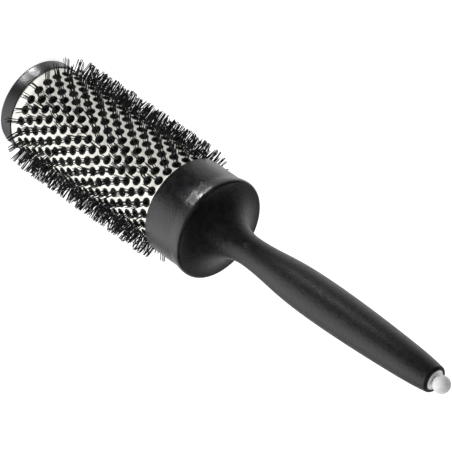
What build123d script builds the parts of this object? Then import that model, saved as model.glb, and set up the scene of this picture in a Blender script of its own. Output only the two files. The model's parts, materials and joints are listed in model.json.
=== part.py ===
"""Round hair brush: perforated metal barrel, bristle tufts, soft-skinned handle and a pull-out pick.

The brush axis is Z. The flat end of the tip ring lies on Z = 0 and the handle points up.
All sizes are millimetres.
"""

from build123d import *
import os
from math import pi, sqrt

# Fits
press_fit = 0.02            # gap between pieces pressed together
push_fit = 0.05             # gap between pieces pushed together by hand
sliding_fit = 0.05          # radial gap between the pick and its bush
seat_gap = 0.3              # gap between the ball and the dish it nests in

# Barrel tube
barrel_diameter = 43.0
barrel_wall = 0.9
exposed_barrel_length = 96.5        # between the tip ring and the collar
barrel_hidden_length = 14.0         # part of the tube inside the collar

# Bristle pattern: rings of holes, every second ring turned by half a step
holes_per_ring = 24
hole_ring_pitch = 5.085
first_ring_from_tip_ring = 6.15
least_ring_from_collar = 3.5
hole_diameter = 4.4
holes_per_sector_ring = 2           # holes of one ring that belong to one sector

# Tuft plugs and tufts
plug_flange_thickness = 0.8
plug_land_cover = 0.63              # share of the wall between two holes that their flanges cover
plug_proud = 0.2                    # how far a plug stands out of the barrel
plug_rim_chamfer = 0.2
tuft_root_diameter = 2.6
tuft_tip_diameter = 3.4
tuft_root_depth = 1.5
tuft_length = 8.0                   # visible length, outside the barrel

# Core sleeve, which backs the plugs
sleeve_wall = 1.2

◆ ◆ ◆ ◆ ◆

EXERCISE REQUIREMENTS: Repeat, exactly and only, the lines from the beginning of the material through the line that contains "from math import pi, sqrt".

TASK RESULT:
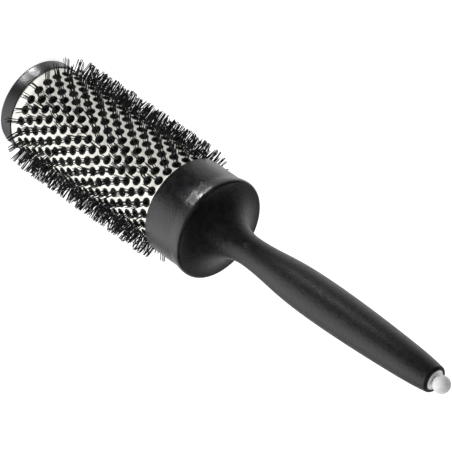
What build123d script builds the parts of this object? Then import that model, saved as model.glb, and set up the scene of this picture in a Blender script of its own. Output only the two files. The model's parts, materials and joints are listed in model.json.
=== part.py ===
"""Round hair brush: perforated metal barrel, bristle tufts, soft-skinned handle and a pull-out pick.

The brush axis is Z. The flat end of the tip ring lies on Z = 0 and the handle points up.
All sizes are millimetres.
"""

from build123d import *
import os
from math import pi, sqrt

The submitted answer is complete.